Auch die massiven Stellenstreichungen bei der Polizei hält der 38-Jährige für einen Fehler. Er hat Wahlkampf gemacht mit dem Versprechen, wieder mehr Polizisten einzustellen. Und damit die Bürgermeisterwahl im November gewonnen. Der Republikaner will dafür erst einmal auf sein Gehalt verzichten. Doch auch von den Bürgern fordert er Verzicht und will in der bankrotten Stadt die Steuern erhöhen. Denn von einem ist er überzeugt:
"Die Leute sind bereit, für ihren Schutz zu zahlen. Sie sind bereit, alles dafür zu tun, damit die Stadt wieder sicherer wird und wir uns nicht mehr schämen müssen zu sagen: Wir kommen aus Stockton. Wir wollen, dass Stockton wieder auf die Füße kommt und dass es wieder eine großartige amerikanische Stadt wird."
Anzeichen dafür, dass die Stadt die Krise bald überwunden haben wird, gibt es keine. Auch wenn schon als Erfolg vermeldet wird, dass die Arbeitslosigkeit gesunken ist, von 20 auf 16 Prozent.
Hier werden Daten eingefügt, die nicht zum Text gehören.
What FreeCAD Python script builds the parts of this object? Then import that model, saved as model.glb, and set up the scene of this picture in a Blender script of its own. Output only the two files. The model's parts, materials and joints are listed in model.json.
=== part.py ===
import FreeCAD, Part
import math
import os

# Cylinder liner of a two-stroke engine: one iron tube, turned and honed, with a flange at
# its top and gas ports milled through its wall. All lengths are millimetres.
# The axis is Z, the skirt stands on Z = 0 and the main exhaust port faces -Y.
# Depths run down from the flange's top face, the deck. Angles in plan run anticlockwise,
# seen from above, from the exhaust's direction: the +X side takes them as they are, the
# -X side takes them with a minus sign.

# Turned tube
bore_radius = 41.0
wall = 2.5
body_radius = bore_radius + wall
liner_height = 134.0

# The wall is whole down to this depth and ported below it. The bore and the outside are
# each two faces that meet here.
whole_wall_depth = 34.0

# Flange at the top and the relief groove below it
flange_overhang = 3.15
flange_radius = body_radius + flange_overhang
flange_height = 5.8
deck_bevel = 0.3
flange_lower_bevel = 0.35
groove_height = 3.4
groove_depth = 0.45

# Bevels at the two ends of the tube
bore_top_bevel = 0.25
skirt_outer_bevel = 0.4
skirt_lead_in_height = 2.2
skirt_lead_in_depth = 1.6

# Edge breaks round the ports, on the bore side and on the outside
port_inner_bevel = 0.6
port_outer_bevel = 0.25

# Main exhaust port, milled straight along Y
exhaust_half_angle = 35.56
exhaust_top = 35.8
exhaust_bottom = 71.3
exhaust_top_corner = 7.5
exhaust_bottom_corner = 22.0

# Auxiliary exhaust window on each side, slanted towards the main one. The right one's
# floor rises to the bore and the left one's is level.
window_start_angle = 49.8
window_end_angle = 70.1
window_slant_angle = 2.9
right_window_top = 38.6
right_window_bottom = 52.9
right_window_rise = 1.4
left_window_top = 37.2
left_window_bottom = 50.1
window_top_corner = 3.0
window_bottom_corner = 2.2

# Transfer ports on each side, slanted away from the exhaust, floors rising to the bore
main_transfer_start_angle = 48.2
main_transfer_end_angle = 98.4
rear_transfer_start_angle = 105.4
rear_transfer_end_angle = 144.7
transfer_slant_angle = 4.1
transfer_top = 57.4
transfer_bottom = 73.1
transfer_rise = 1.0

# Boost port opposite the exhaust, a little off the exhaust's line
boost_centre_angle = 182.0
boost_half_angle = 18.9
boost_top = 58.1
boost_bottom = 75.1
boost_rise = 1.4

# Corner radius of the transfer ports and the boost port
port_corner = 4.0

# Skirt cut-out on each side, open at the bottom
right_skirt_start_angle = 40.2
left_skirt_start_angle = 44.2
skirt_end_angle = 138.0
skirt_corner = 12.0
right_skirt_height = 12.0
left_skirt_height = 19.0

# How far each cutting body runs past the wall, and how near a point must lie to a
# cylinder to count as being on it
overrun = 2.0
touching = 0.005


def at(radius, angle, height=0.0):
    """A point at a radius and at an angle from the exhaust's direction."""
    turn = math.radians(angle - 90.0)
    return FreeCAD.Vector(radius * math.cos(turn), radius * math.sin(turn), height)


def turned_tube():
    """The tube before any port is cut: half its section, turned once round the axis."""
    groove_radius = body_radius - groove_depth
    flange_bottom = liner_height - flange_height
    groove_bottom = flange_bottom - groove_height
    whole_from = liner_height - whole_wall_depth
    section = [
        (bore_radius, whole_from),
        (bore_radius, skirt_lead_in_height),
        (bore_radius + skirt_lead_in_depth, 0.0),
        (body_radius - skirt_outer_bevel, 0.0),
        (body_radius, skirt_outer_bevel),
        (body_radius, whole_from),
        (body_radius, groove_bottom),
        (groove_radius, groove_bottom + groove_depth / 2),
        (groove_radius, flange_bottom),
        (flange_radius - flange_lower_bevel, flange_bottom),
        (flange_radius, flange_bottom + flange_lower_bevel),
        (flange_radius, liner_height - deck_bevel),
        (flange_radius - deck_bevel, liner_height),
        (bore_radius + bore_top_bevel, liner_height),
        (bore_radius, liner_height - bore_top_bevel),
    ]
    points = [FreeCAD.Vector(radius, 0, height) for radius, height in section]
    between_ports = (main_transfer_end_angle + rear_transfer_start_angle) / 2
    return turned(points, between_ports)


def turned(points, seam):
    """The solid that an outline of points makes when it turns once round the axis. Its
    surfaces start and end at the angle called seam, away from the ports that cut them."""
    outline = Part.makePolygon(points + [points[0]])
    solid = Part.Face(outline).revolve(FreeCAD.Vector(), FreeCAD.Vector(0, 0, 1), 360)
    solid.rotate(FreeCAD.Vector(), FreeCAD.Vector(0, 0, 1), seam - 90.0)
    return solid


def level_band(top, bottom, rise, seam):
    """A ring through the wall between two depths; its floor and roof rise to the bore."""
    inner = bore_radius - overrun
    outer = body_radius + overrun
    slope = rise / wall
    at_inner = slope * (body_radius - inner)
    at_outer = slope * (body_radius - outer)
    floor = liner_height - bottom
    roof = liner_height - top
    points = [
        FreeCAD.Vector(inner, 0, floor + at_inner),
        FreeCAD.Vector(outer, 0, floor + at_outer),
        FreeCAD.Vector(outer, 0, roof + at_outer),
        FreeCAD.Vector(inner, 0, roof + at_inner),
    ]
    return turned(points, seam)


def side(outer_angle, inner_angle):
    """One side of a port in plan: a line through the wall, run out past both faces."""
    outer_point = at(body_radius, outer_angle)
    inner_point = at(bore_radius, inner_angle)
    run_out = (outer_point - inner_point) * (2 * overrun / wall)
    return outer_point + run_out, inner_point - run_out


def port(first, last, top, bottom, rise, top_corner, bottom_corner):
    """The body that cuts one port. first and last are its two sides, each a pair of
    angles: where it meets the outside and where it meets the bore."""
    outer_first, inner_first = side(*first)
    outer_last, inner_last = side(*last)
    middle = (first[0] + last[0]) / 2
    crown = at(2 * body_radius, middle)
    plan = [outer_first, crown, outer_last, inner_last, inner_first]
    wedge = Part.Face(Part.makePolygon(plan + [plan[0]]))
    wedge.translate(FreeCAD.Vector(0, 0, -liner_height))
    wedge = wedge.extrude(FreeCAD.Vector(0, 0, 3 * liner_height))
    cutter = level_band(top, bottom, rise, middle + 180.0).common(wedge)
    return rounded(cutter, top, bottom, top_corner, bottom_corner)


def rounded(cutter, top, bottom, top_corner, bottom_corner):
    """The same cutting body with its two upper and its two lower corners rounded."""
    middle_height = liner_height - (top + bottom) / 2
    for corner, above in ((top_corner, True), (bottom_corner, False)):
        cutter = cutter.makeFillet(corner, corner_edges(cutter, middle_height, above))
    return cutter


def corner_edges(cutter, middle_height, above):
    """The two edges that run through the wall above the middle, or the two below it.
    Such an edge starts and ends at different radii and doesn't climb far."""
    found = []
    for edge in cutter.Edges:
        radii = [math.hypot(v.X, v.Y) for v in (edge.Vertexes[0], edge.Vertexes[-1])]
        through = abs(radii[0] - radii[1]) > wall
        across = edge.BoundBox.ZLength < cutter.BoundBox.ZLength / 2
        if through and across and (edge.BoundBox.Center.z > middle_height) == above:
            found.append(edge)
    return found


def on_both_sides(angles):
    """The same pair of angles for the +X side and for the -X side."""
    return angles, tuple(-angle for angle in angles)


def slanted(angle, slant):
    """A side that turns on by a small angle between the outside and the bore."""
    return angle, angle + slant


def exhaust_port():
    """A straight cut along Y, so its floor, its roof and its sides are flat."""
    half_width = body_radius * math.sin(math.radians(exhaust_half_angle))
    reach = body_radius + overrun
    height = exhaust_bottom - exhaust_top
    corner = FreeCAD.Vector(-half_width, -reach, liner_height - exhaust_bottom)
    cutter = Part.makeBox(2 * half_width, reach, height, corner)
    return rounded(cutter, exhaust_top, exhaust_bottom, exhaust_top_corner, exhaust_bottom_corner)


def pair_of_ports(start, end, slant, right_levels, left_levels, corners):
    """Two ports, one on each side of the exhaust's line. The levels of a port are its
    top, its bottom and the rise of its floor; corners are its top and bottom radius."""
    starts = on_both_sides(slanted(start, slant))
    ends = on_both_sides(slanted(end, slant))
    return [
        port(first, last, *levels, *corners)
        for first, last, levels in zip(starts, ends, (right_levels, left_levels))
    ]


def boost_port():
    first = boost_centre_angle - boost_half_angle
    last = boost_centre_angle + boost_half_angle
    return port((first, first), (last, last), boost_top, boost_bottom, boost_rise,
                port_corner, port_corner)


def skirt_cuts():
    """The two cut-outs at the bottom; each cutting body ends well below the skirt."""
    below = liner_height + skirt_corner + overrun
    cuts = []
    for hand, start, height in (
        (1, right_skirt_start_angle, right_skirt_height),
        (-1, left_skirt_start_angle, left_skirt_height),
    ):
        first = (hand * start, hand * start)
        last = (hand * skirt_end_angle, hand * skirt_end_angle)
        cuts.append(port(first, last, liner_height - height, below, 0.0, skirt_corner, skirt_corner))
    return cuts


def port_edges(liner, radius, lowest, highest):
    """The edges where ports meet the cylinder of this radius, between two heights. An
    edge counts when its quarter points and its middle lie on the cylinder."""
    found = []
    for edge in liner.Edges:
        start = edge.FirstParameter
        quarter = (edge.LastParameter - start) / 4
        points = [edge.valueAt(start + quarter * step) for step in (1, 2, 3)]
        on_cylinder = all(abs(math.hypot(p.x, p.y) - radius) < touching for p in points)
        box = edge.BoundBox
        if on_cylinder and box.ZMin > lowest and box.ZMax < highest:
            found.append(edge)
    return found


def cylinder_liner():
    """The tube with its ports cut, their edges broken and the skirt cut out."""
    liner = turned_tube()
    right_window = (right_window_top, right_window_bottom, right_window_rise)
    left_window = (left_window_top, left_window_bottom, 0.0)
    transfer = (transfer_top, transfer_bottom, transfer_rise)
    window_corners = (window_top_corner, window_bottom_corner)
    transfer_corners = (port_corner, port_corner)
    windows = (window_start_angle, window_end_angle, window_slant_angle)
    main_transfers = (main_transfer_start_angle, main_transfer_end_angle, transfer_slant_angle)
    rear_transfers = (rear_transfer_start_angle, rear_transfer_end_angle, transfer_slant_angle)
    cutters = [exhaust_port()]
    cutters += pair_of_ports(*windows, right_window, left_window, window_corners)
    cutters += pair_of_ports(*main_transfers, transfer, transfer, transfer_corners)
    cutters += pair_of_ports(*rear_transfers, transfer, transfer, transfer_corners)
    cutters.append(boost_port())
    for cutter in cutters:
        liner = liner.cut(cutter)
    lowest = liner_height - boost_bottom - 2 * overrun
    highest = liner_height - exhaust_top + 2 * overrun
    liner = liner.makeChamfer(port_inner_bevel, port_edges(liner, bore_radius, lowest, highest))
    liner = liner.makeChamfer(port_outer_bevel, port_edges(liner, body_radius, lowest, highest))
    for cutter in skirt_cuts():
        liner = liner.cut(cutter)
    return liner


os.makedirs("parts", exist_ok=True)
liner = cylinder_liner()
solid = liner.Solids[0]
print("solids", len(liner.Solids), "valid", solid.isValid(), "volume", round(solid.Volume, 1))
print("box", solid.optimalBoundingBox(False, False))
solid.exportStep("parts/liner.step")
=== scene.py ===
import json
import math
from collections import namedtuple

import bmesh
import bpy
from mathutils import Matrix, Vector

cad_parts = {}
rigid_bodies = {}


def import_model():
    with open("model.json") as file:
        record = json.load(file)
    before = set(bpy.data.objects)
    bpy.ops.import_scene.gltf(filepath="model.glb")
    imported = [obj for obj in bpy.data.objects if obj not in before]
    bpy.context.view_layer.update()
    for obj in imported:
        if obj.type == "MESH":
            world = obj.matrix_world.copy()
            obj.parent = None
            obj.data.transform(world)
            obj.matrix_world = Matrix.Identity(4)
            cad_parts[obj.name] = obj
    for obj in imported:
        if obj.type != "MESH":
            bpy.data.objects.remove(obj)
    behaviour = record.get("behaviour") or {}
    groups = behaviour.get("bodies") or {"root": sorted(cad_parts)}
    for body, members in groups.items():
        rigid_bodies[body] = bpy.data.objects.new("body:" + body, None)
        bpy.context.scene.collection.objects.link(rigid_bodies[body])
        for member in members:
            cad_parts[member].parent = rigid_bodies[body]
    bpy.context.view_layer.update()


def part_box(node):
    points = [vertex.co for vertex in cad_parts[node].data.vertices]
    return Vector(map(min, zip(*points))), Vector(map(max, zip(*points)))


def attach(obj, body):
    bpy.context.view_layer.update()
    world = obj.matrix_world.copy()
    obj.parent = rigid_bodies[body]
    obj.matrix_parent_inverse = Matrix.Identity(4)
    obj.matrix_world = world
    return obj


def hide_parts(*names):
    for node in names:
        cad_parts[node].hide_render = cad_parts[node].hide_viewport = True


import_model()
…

Ob die Menschen aber tatsächlich bereit sind, für ihre Sicherheit zu zahlen - Fernsehreporter Tim Daly hat Zweifel.
"Heißt das nun, dass der neue Stadtrat die Gehälter wieder erhöht und Leute einstellt, die sich die Stadt nicht leisten kann? Wir wissen es nicht. Ich wünschte, ich könnte sagen: Dafür steht Anthony Silva. Aber das einzige, was ich über ihn weiß, ist, dass er schon häufiger kandidiert hat. Normalerweise hat er verloren. Dieses Mal hat er gewonnen.
Jetzt wird von Bürgermeister Anthony Silva viel erwartet. Die Wähler werden ihn daran messen, ob sich in Stockton wieder mehr Unternehmen an-siedeln, die Menschen Jobs finden, junge Familien in die Stadt ziehen und das Baseballstadion und die Konzertarena beleben. Und ob die Stadt wieder sicherer wird."
Bis dahin muss Officer Joseph Silva mit den Mitteln auskommen, die ihm zur Verfügung stehen – und erfinderisch sein. Er hat für das Police Department eine Seite beim sozialen Netzwerk Facebook eingerichtet. So kann jeder schnell und direkt Kontakt zur Polizei in Stockton aufnehmen – auf diesem Weg erhält Joseph Silva Tipps und Täterbeschreibungen. Bis er wieder auf mehr Personal zurückgreifen kann, wird es noch lange dauern, glaubt er. Länger als eine Amtszeit.
"Ich hoffe, dass wir in fünf Jahren die finanzielle Misere der vergangenen Zeit hinter uns gelassen haben, so dass wir in zehn Jahren vielleicht wirklich mehr Jobs und mehr Polizisten auf den Straßen haben. Damit unsere Stadt wieder sicher ist."